Is the United States using its soft power now with the same skill and foresight? Not really...
[A]t least one of India and China–perhaps both–will become late-twenty first century superpowers. And so we have an interest in building ties of affinity now: it is very important...that, fifty years from now, schoolchildren in India and China be taught that America is their friend that did all it could to help them become prosperous and free. It is very important that they not be taught that America wishes that they were still barefoot, powerless, and tyrannized, and has done all it can to keep them so.Now actually, I think most of this is correct. It would be great if India and China thought that America was on their side, and had always been on their side.
And with India, I think there is a great chance that this will happen - in fact, it shows every sign of happening. The first major diplomatic step toward making the India-U.S. relationship similar to the U.S.-Britain relationship was the nuclear cooperation deal forged by the George Bush administration, which de facto legitimized India as a great (i.e. nuclear) power, and reversed decades of damage that the Clinton administration had done by trying to ostracize and punish India for its 1998 nuclear tests, and more decades of damage that previous administrations had done by trying to maintain a ludicrous false parity between India and the neighboring dysfunctional hostile failing state of Pakistan. So I think that, thanks in part to George W. Bush, but thanks more to the natural linguistic and institutional similarities between the two countries, and thanks even more to their shared geopolitical interests, we have a good chance of having a positive, enduring, mutually beneficial special relationship with India.
But then there's China.
Let's review a quick list of the ways that the U.S. has gone to bat for China over the last century or so.
First, through the Open Door policy, we prevented China from being colonized by various European and East Asian imperialist powers.
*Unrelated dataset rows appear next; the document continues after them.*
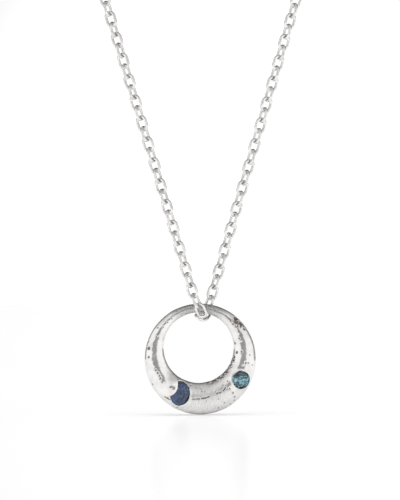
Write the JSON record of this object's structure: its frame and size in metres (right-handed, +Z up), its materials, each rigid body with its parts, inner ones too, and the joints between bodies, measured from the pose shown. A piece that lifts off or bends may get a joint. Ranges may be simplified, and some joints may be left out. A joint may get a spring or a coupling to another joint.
{
  "type": "pendant necklace",
  "caption": "Cast open-ring pendant with flush-set oval and round stones, threaded on an oval-link cable chain that closes at the nape with a sprung bolt ring.",
  "frame": {"origin": "middle of the bolt ring, where it lies at the nape", "axes": "+X to the right as seen from the front, -Y out of the pendant's face towards the viewer, +Z up"},
  "size_m": [0.0922, 0.0557, 0.1936],
  "materials": {
    "polished_silver": "polished",
    "cast_silver": "polished, pitted casting",
    "blue_stone": "faceted, polished",
    "teal_stone": "faceted, polished",
    "spring_steel": "drawn wire"
  },
  "bodies": {
    "neck_chain": {"neck_chain_left": "polished_silver", "neck_chain_right": "polished_silver"},
    "step_01": {"chain_left_01": "polished_silver", "chain_right_01": "polished_silver"},
    "step_02": {"chain_left_02": "polished_silver", "chain_right_02": "polished_silver"},
    "step_03": {"chain_left_03": "polished_silver", "chain_right_03": "polished_silver"},
    "step_04": {"chain_left_04": "polished_silver", "chain_right_04": "polished_silver"},
    "step_05": {"chain_left_05": "polished_silver", "chain_right_05": "polished_silver"},
    "step_06": {"chain_left_06": "polished_silver", "chain_right_06": "polished_silver"},
    "step_07": {"chain_left_07": "polished_silver", "chain_right_07": "polished_silver"},
    "step_08": {"chain_left_08": "polished_silver", "chain_right_08": "polished_silver"},
    "step_09": {"chain_left_09": "polished_silver", "chain_right_09": "polished_silver"},
    "step_10": {"chain_left_10": "polished_silver", "chain_right_10": "polished_silver"},
    "step_11": {"chain_left_11": "polished_silver", "chain_right_11": "polished_silver"},
    "step_12": {"chain_left_12": "polished_silver", "chain_right_12": "polished_silver"},
    "step_13": {"chain_left_13": "polished_silver", "chain_right_13": "polished_silver"},
    "step_14": {"chain_left_14": "polished_silver", "chain_right_14": "polished_silver"},
    "step_15": {"chain_left_15": "polished_silver", "chain_right_15": "polished_silver"},
    "bottom_links": {"left_foot_link": "polished_silver", "front_link": "polished_silver", "under_link": "polished_silver", "back_link": "polished_silver", "right_foot_link": "polished_silver"},
    "pendant": {"pendant_ring": "cast_silver", "left_stone": "blue_stone", "right_stone": "teal_stone"},
    "jump_ring": {"jump_ring": "polished_silver"},
    "clasp_case": {"bolt_ring_case": "polished_silver", "bolt_ring_spring": "spring_steel"},
    "clasp_bolt": {"bolt_ring_bolt": "polished_silver"},
    "end_ring": {"end_ring": "polished_silver"}
  },
  "joints": [
    {"name": "step_hinge_01", "type": "hinge", "parent": "neck_chain", "child": "step_01", "pos_m": [-0.00013, -0.04998, -0.02226], "axis": [0.999, 0.0447, -0.0059], "range_deg": [-12, 12]},
    {"name": "step_hinge_02", "type": "hinge", "parent": "step_01", "child": "step_02", "pos_m": [-0.00013, -0.04998, -0.03166], "axis": [0.9988, 0.0477, -0.0063], "range_deg": [-12, 12]},
    {"name": "step_hinge_03", "type": "hinge", "parent": "step_02", "child": "step_03", "pos_m": [-0.00013, -0.04998, -0.04107], "axis": [0.9987, 0.0512, -0.0068], "range_deg": [-12, 12]},
    {"name": "step_hinge_04", "type": "hinge", "parent": "step_03", "child": "step_04", "pos_m": [-0.00013, -0.04998, -0.05047], "axis": [0.9984, 0.0552, -0.0073], "range_deg": [-12, 12]},
    {"name": "step_hinge_05", "type": "hinge", "parent": "step_04", "child": "step_05", "pos_m": [-0.00013, -0.04998, -0.05988], "axis": [0.9982, 0.0599, -0.0079], "range_deg": [-12, 12]},
    {"name": "step_hinge_06", "type": "hinge", "parent": "step_05", "child": "step_06", "pos_m": [-0.00013, -0.04998, -0.06929], "axis": [0.9978, 0.0655, -0.0087], "range_deg": [-12, 12]},
    {"name": "step_hinge_07", "type": "hinge", "parent": "step_06", "child": "step_07", "pos_m": [-0.00013, -0.04998, -0.07869], "axis": [0.9973, 0.0722, -0.0096], "range_deg": [-12, 12]},
    {"name": "step_hinge_08", "type": "hinge", "parent": "step_07", "child": "step_08", "pos_m": [-0.00013, -0.04998, -0.0881], "axis": [0.9967, 0.0804, -0.0106], "range_deg": [-12, 12]},
    {"name": "step_hinge_09", "type": "hinge", "parent": "step_08", "child": "step_09", "pos_m": [-0.00013, -0.04998, -0.0975], "axis": [0.9958, 0.0907, -0.012], "range_deg": [-12, 12]},
    {"name": "step_hinge_10", "type": "hinge", "parent": "step_09", "child": "step_10", "pos_m": [-0.00013, -0.04998, -0.10691], "axis": [0.9945, 0.1041, -0.0138], "range_deg": [-12, 12]},
    {"name": "step_hinge_11", "type": "hinge", "parent": "step_10", "child": "step_11", "pos_m": [-0.00013, -0.04998, -0.11632], "axis": [0.9924, 0.122, -0.0162], "range_deg": [-12, 12]},
    {"name": "step_hinge_12", "type": "hinge", "parent": "step_11", "child": "step_12", "pos_m": [-0.00013, -0.04998, -0.12572], "axis": [0.9889, 0.1474, -0.0195], "range_deg": [-12, 12]},
    {"name": "step_hinge_13", "type": "hinge", "parent": "step_12", "child": "step_13", "pos_m": [-0.00013, -0.04998, -0.13513], "axis": [0.9823, 0.1857, -0.0246], "range_deg": [-12, 12]},
    {"name": "step_hinge_14", "type": "hinge", "parent": "step_13", "child": "step_14", "pos_m": [-0.00013, -0.04998, -0.14454], "axis": [0.9676, 0.2502, -0.0331], "range_deg": [-12, 12]},
    {"name": "step_hinge_15", "type": "hinge", "parent": "step_14", "child": "step_15", "pos_m": [-0.00013, -0.04998, -0.15394], "axis": [0.9244, 0.3781, -0.05], "range_deg": [-12, 12]},
    {"name": "bottom_hinge", "type": "hinge", "parent": "step_15", "child": "bottom_links", "pos_m": [-0.00013, -0.04998, -0.16335], "axis": [0.712, 0.6961, -0.0921], "range_deg": [-12, 12]},
    {"name": "pendant_rock", "type": "hinge", "parent": "bottom_links", "child": "pendant", "pos_m": [-0.00135, -0.05, -0.16692], "axis": [0, 1, 0], "range_deg": [-10, 10]},
    {"name": "jump_ring_roll", "type": "hinge", "parent": "neck_chain", "child": "jump_ring", "pos_m": [-0.00615, 0, 0], "axis": [1, 0, 0], "range_deg": [-20, 20]},
    {"name": "clasp_roll", "type": "hinge", "parent": "neck_chain", "child": "clasp_case", "pos_m": [0, 0, 0], "axis": [1, 0, 0], "range_deg": [-20, 20]},
    {"name": "bolt_slide_back", "type": "hinge", "parent": "clasp_case", "child": "clasp_bolt", "pos_m": [0, 0, 0], "axis": [0, -1, 0], "range_deg": [0, 60], "stiffness_Nm_per_rad": 0.0015, "springref_deg": -17.19, "deforming": ["bolt_ring_spring"]},
    {"name": "end_ring_roll", "type": "hinge", "parent": "neck_chain", "child": "end_ring", "pos_m": [0.00367, 0, 0], "axis": [1, 0, 0], "range_deg": [-20, 20]}
  ]
}
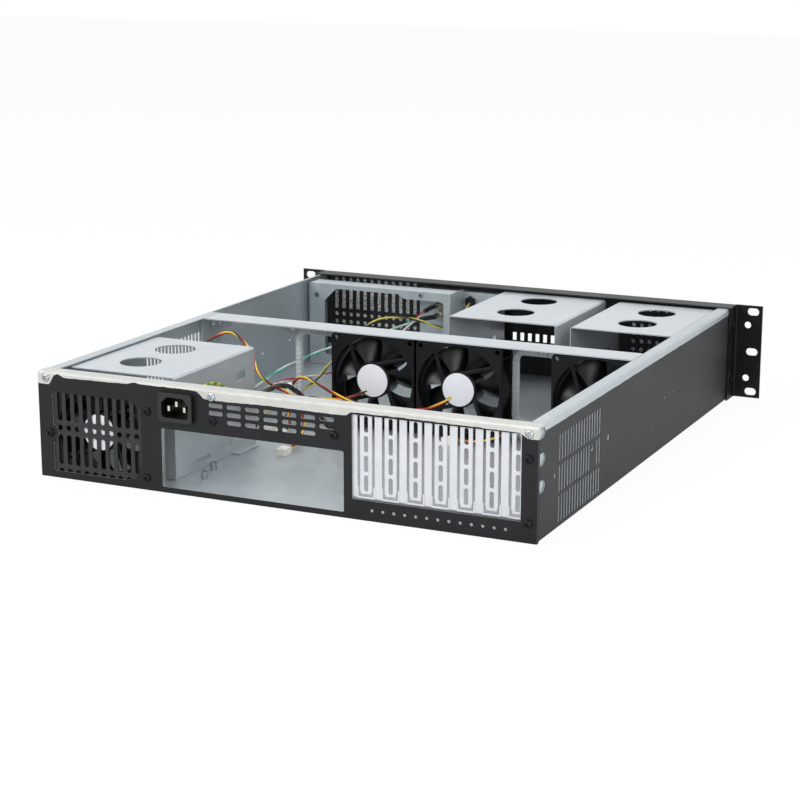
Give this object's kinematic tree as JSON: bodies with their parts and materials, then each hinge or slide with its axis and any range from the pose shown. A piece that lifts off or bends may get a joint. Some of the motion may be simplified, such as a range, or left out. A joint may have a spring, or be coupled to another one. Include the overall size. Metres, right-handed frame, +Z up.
{
  "type": "empty rackmount server case",
  "caption": "Open rackmount server case without its lid: folded steel tray with fan wall, drive cages, power inlet and blanked expansion slots.",
  "frame": {"origin": "middle of the case's footprint, on the surface it stands on", "axes": "+Z up; the front with its rack ears faces -Y and the rear panel faces +Y"},
  "size_m": [0.4826, 0.513, 0.0881],
  "materials": {
    "black_paint": "satin powder coat",
    "black_zinc": "black zinc plate",
    "bright_steel": "bright plated",
    "bright_zinc": "bright zinc plate",
    "button_plastic": "matte",
    "connector_nylon": "nylon",
    "fan_plastic": "fine texture",
    "filter_foam": "open fibre",
    "filter_plastic": "matte",
    "galvanised": "galvanised sheet",
    "inlet_plastic": "matte",
    "nickel": "nickel plate",
    "trim_plastic": "matte",
    "wire_coloured": "pvc insulation",
    "wire_dark": "pvc sleeve"
  },
  "bodies": {
    "case": {"base_tray": "galvanised", "board_standoffs": "bright_steel", "connector_fan_2_pair": "connector_nylon", "connector_fan_leads": "connector_nylon", "connector_mains": "connector_nylon", "connector_panel_leads": "connector_nylon", "drive_cage_centre": "galvanised", "drive_cage_right": "galvanised", "ear_left": "black_paint", "ear_right": "black_paint", "ear_screws": "black_zinc", "edge_trim_left": "trim_plastic", "edge_trim_right": "trim_plastic", "fan_1_frame": "fan_plastic", "fan_2_frame": "fan_plastic", "fan_3_frame": "fan_plastic", "fan_grille_plate": "black_paint", "fan_wall": "galvanised", "filter_frame_left": "filter_plastic", "filter_frame_right": "filter_plastic", "filter_pad_left": "filter_foam", "filter_pad_right": "filter_foam", "front_bracket": "galvanised", "front_panel": "black_paint", "indicator_lamp": "button_plastic", "lead_fan_1": "wire_coloured", "lead_fan_2": "wire_coloured", "lead_fan_3": "wire_coloured", "lead_inlet_earth": "wire_dark", "lead_lamp": "wire_coloured", "lead_mains": "wire_dark", "lead_power": "wire_coloured", "lead_rear_fan": "wire_coloured", "lead_reset": "wire_coloured", "power_inlet_housing": "inlet_plastic", "power_inlet_pins": "nickel", "power_switch_body": "nickel", "psu_cage": "galvanised", "rear_corner_bracket_left": "galvanised", "rear_corner_bracket_right": "galvanised", "rear_fan_frame": "fan_plastic", "rear_panel": "black_paint", "rear_screws": "black_zinc", "reset_switch_body": "nickel", "slot_cover_1": "bright_zinc", "slot_cover_2": "bright_zinc", "slot_cover_3": "bright_zinc", "slot_cover_4": "bright_zinc", "slot_cover_5": "bright_zinc", "slot_cover_6": "bright_zinc", "slot_cover_7": "bright_zinc", "slot_frame": "galvanised", "switch_bracket": "galvanised", "top_edge_screws": "bright_steel"},
    "rear_fan_rotor": {"rear_fan_rotor": "fan_plastic"},
    "fan_1_rotor": {"fan_1_rotor": "fan_plastic"},
    "fan_2_rotor": {"fan_2_rotor": "fan_plastic"},
    "fan_3_rotor": {"fan_3_rotor": "fan_plastic"},
    "power_button": {"power_button": "button_plastic"},
    "reset_button": {"reset_button": "button_plastic"}
  },
  "joints": [
    {"name": "rear_fan_rotor_spin", "type": "hinge", "parent": "case", "child": "rear_fan_rotor", "pos_m": [0.16, 0.2375, 0.0413], "axis": [0, 1, 0], "continuous": true},
    {"name": "fan_1_rotor_spin", "type": "hinge", "parent": "case", "child": "fan_1_rotor", "pos_m": [0.0345, -0.0005, 0.0457], "axis": [0, 1, 0], "continuous": true},
    {"name": "fan_2_rotor_spin", "type": "hinge", "parent": "case", "child": "fan_2_rotor", "pos_m": [-0.0475, -0.0005, 0.0457], "axis": [0, 1, 0], "continuous": true},
    {"name": "fan_3_rotor_spin", "type": "hinge", "parent": "case", "child": "fan_3_rotor", "pos_m": [-0.1725, -0.0005, 0.0457], "axis": [0, 1, 0], "continuous": true},
    {"name": "power_button_press", "type": "slide", "parent": "case", "child": "power_button", "axis": [0, 1, 0], "range_m": [0, 0.0012], "stiffness_N_per_m": 900, "springref_m": -0.001},
    {"name": "reset_button_press", "type": "slide", "parent": "case", "child": "reset_button", "axis": [0, 1, 0], "range_m": [0, 0.0012], "stiffness_N_per_m": 900, "springref_m": -0.001}
  ]
}
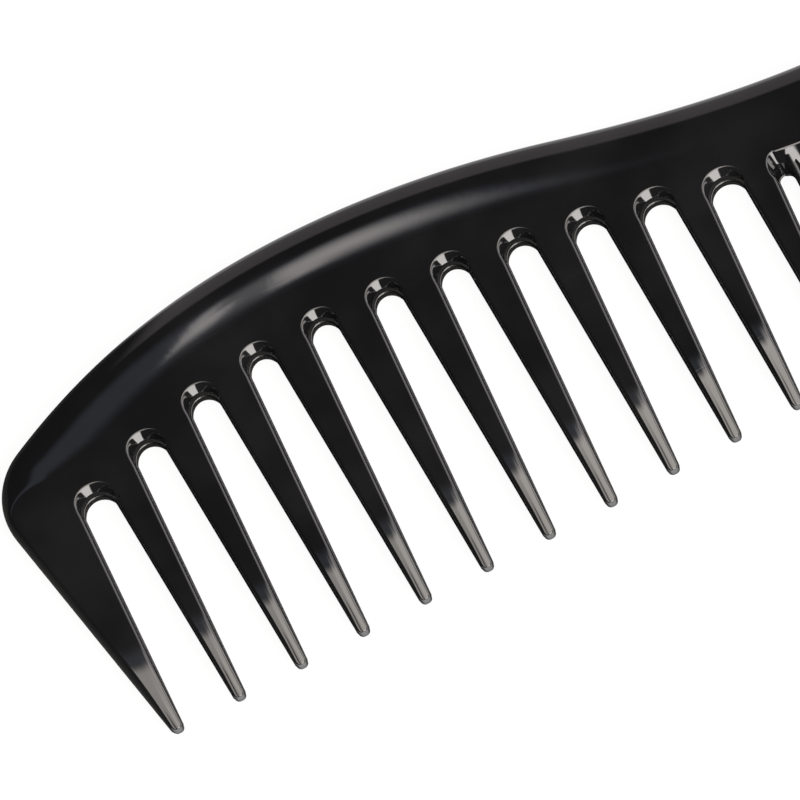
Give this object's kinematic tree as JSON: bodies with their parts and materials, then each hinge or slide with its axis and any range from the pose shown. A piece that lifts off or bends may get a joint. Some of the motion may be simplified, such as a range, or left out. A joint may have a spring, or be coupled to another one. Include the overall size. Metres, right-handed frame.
{
  "type": "wide tooth comb",
  "caption": "Glossy black one-piece hair comb with a double-humped back: long wide-set tapered teeth on one half, fine teeth on the other, and a slanted guard tooth at each end.",
  "frame": {"origin": "centre of the comb's length and width, on the plane that its lower face rests on", "axes": "+X along the comb from the wide teeth to the fine teeth, +Y from the tooth tips to the back, +Z through the thickness, up from the resting face"},
  "size_m": [0.2158, 0.045, 0.0045],
  "materials": {
    "black_plastic": "polished glossy black moulded plastic"
  },
  "bodies": {
    "root": {"spine": "black_plastic", "guard_tooth_wide_end": "black_plastic", "wide_tooth_02": "black_plastic", "wide_tooth_03": "black_plastic", "wide_tooth_04": "black_plastic", "wide_tooth_05": "black_plastic", "wide_tooth_06": "black_plastic", "wide_tooth_07": "black_plastic", "wide_tooth_08": "black_plastic", "wide_tooth_09": "black_plastic", "wide_tooth_10": "black_plastic", "wide_tooth_11": "black_plastic", "wide_tooth_12": "black_plastic", "fine_tooth_01": "black_plastic", "fine_tooth_02": "black_plastic", "fine_tooth_03": "black_plastic", "fine_tooth_04": "black_plastic", "fine_tooth_05": "black_plastic", "fine_tooth_06": "black_plastic", "fine_tooth_07": "black_plastic", "fine_tooth_08": "black_plastic", "fine_tooth_09": "black_plastic", "fine_tooth_10": "black_plastic", "fine_tooth_11": "black_plastic", "fine_tooth_12": "black_plastic", "fine_tooth_13": "black_plastic", "fine_tooth_14": "black_plastic", "fine_tooth_15": "black_plastic", "fine_tooth_16": "black_plastic", "fine_tooth_17": "black_plastic", "fine_tooth_18": "black_plastic", "fine_tooth_19": "black_plastic", "fine_tooth_20": "black_plastic", "fine_tooth_21": "black_plastic", "fine_tooth_22": "black_plastic", "fine_tooth_23": "black_plastic", "fine_tooth_24": "black_plastic", "fine_tooth_25": "black_plastic", "fine_tooth_26": "black_plastic", "fine_tooth_27": "black_plastic", "fine_tooth_28": "black_plastic", "fine_tooth_29": "black_plastic", "fine_tooth_30": "black_plastic", "fine_tooth_31": "black_plastic", "fine_tooth_32": "black_plastic", "fine_tooth_33": "black_plastic", "fine_tooth_34": "black_plastic", "fine_tooth_35": "black_plastic", "fine_tooth_36": "black_plastic", "fine_tooth_37": "black_plastic", "fine_tooth_38": "black_plastic", "fine_tooth_39": "black_plastic", "fine_tooth_40": "black_plastic", "fine_tooth_41": "black_plastic", "fine_tooth_42": "black_plastic", "fine_tooth_43": "black_plastic", "fine_tooth_44": "black_plastic", "fine_tooth_45": "black_plastic", "fine_tooth_46": "black_plastic", "guard_tooth_fine_end": "black_plastic"}
  },
  "joints": []
}
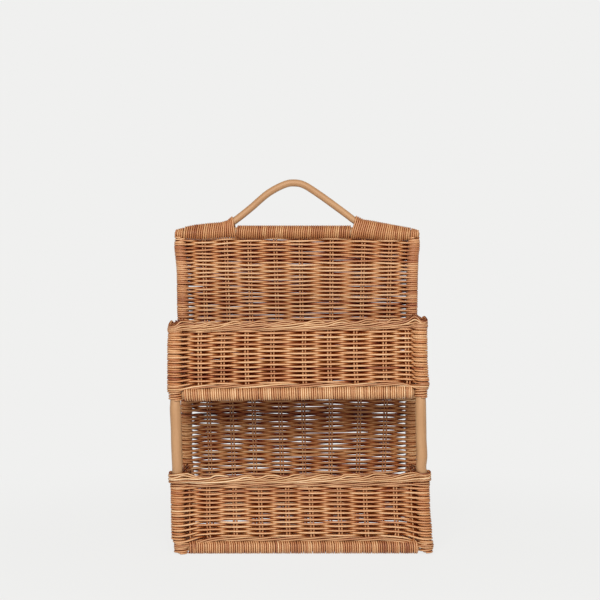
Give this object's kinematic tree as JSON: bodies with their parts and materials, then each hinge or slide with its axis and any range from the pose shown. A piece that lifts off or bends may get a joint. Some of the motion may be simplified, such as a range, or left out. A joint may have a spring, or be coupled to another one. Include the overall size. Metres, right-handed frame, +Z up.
{
  "type": "rattan hanging shelf",
  "caption": "Wall shelf of natural rattan: a woven back, woven upper and lower trays with rolled borders, and a bent rod handle bound to the top rail.",
  "frame": {"origin": "On the ground the shelf stands on, at the middle of the outline's width and depth.", "axes": "+X to the right as seen from the open front, +Y to the back towards the wall, +Z up."},
  "size_m": [0.3304, 0.1335, 0.4753],
  "materials": {
    "peeled_rod": "satin",
    "stake_core": "matte",
    "weaving_core": "matte",
    "floor_core": "matte",
    "border_core": "matte",
    "binding_core": "matte"
  },
  "bodies": {
    "root": {"back_foot_binding_left": "binding_core", "back_foot_binding_right": "binding_core", "back_post_left": "peeled_rod", "back_post_right": "peeled_rod", "back_stakes": "stake_core", "back_weave": "weaving_core", "front_post_left": "peeled_rod", "front_post_right": "peeled_rod", "handle": "peeled_rod", "handle_binding_left": "binding_core", "handle_binding_right": "binding_core", "lower_back_rail": "peeled_rod", "lower_corner_binding_left": "binding_core", "lower_corner_binding_right": "binding_core", "lower_floor_stakes": "stake_core", "lower_floor_weave": "floor_core", "lower_front_rail": "peeled_rod", "lower_front_stakes": "stake_core", "lower_front_weave": "weaving_core", "lower_rim_front": "border_core", "lower_rim_left": "border_core", "lower_rim_right": "border_core", "lower_side_rail_left": "peeled_rod", "lower_side_rail_right": "peeled_rod", "lower_side_stakes_left": "stake_core", "lower_side_stakes_right": "stake_core", "lower_side_weave_left": "weaving_core", "lower_side_weave_right": "weaving_core", "top_rail": "peeled_rod", "top_rail_wrap": "binding_core", "upper_back_rail": "peeled_rod", "upper_corner_binding_left": "binding_core", "upper_corner_binding_right": "binding_core", "upper_floor_stakes": "stake_core", "upper_floor_weave": "floor_core", "upper_front_rail": "peeled_rod", "upper_front_stakes": "stake_core", "upper_front_weave": "weaving_core", "upper_rim_front": "border_core", "upper_rim_left": "border_core", "upper_rim_right": "border_core", "upper_side_rail_left": "peeled_rod", "upper_side_rail_right": "peeled_rod", "upper_side_stakes_left": "stake_core", "upper_side_stakes_right": "stake_core", "upper_side_weave_left": "weaving_core", "upper_side_weave_right": "weaving_core"}
  },
  "joints": []
}
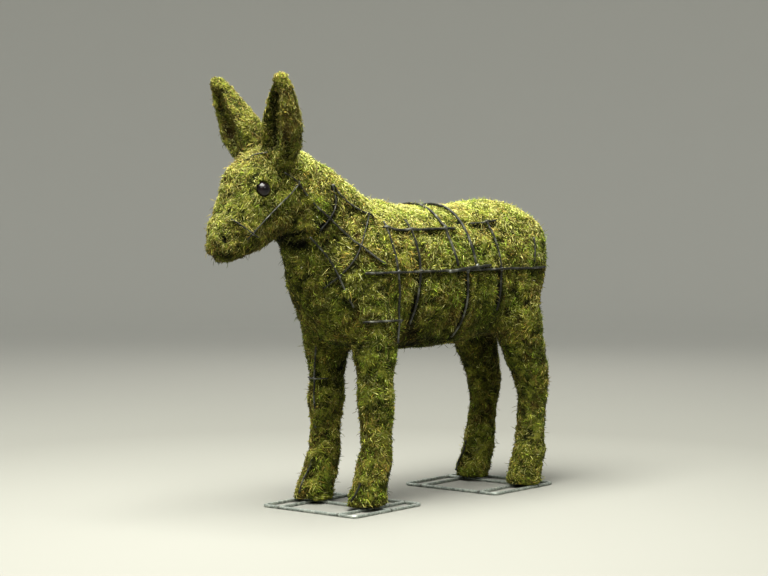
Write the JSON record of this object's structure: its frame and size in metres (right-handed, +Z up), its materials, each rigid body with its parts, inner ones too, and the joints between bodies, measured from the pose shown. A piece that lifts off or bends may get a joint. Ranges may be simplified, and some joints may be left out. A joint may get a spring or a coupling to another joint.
{
  "type": "mossed donkey topiary",
  "caption": "Life-size standing donkey foal of moss packed on a cage of bent steel rods, with glass eyes, on bar frames that lie on the ground",
  "frame": {"origin": "on the ground under the middle of the whole animal's bounding box", "axes": "+Z up; the donkey looks towards -Y; its left side is +X; the YZ plane is its middle plane"},
  "size_m": [0.3528, 1.137, 1.0721],
  "materials": {
    "moss": "packed sphagnum moss, matt, yellow-green on top and browner below",
    "eye": "polished black glass",
    "ground_bar": "weathered galvanised round bar",
    "cage_rod": "dark weathered steel rod with a dull sheen"
  },
  "bodies": {
    "root": {"moss_body": "moss", "eye_left": "eye", "eye_right": "eye", "front_ground_frame": "ground_bar", "rear_ground_frame": "ground_bar", "saddle_hoop_front": "cage_rod", "saddle_hoop_rear": "cage_rod", "saddle_bar_left": "cage_rod", "saddle_bar_right": "cage_rod", "flank_rail_left": "cage_rod", "flank_rail_right": "cage_rod", "back_rail_left": "cage_rod", "back_rail_right": "cage_rod", "croup_rail_left": "cage_rod", "croup_rail_right": "cage_rod", "shoulder_rib_left": "cage_rod", "shoulder_rib_right": "cage_rod", "girth_rib_left": "cage_rod", "girth_rib_right": "cage_rod", "belly_rib_left": "cage_rod", "belly_rib_right": "cage_rod", "loin_rib_left": "cage_rod", "loin_rib_right": "cage_rod", "croup_rib_left": "cage_rod", "croup_rib_right": "cage_rod", "upper_neck_ring_left": "cage_rod", "upper_neck_ring_right": "cage_rod", "lower_neck_ring_left": "cage_rod", "lower_neck_ring_right": "cage_rod", "crest_rail_left": "cage_rod", "crest_rail_right": "cage_rod", "neck_rail_left": "cage_rod", "neck_rail_right": "cage_rod", "throat_rail_left": "cage_rod", "throat_rail_right": "cage_rod", "cheek_wire_left": "cage_rod", "cheek_wire_right": "cage_rod", "nose_wire": "cage_rod", "brow_wire": "cage_rod", "shoulder_bar_left": "cage_rod", "shoulder_bar_right": "cage_rod", "fore_shin_rod_right": "cage_rod", "fore_tie_wire_right": "cage_rod", "fore_hoof_rod_left": "cage_rod", "fore_hoof_rod_right": "cage_rod", "hind_hoof_rod_right": "cage_rod"}
  },
  "joints": []
}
U.S. power was the reason that China appears in light blue ("Partial European control or influence") on this map instead of in green ("Colonized or controlled by Europe"). Had the U.S. not done this, Europe might well have expended its energies carving up and dominating China instead of fighting World War 1.
Then, in the late 1930s and early 1940s, when Japan was conquering large portions of China, the U.S. put an oil embargo on Japan, simply for the purpose of saving China from conquest. This forced Japan to choose between halting their conquests and fighting the United States. It chose the second, and the resulting war cost the United States hundreds of thousands of lives. In other words, we got into the most costly international war in order to save China.
Then, in 1969, after the Sino-Soviet split, the USSR was considering a massive preemptive nuclear strike on China. The United States stopped this attack only by threatening to nuke Russia if they went through with the plan - which would have then resulted in a U.S.-Russia nuclear exchange that would have destroyed both countries. In other words, the U.S. threatened nuclear war, and risked its own total destruction, in order to save China.
Then, in the 1990s and 2000s, the U.S opened its markets to Chinese goods, first with Most Favored Nation trading status, and then by supporting China's accession to the WTO. The resulting competition from cheap Chinese goods contributed to vast inequality in the United States, reversing many of the employment gains of the 1990s and holding down U.S. wages. But this sacrifice on the part of 90% of the American populace enabled China to lift its enormous population out of abject poverty and become a middle-income country.
So again and again, the U.S. has gone to bat for China, harming our own workforce, risking our own death, and sacrificing hundreds of thousands of our young people in brutal combat. It is in part thanks to us that China is a hyperpower today, rather than A) a mishmash of European fiefdoms, B) a mismash of Japanese and Russian fiefdoms, C) a radioactive parking lot, or D) an insular, indigent economic backwater.
And has this caused China's government to teach its children that the U.S. is on its side, and supported its development every step of the way, as Brad would like? No. The government of China continues to teach its people that the West is their enemy. The state-controlled Chinese media continues to spout copious anti-Western rhetoric. The Chinese government continues to commit itself, in public and in private, to resisting Western ideas and culture.
Does this mean that the Chinese people despise the U.S.? No, they do not. They mostly like us. But the Chinese government, which holds the power and decides on geopolitical strategy, is implacably opposed to the United States.
So my question for Brad is: What else would he have us do in order to convince China's government that we are their buddy? What more could we do, in addition to the four aforementioned times that we saved China's bacon? Force Taiwan to join the mainland? Firebomb Yasukuni shrine? Recognize China's claim to the entire South China Sea?
Brad's parallel with the British cession of the Pacific Northwest is not an encouraging parallel. In the light of China's current territorial claims and aggressive actions toward its neighbors (including India), it seems to me to be an ominous parallel.
I counter-suggest that instead of trying to placate China's government by forcing our allies to make territorial concessions to China, that we take our case directly to the Chinese people, by increasing Chinese immigration, by building more cultural and academic links to China, and by continuing to have our leaders praise the Chinese people and culture in high-profile speeches. Will this be enough to make the Chinese government our buddy? No, it won't. But governments don't last forever.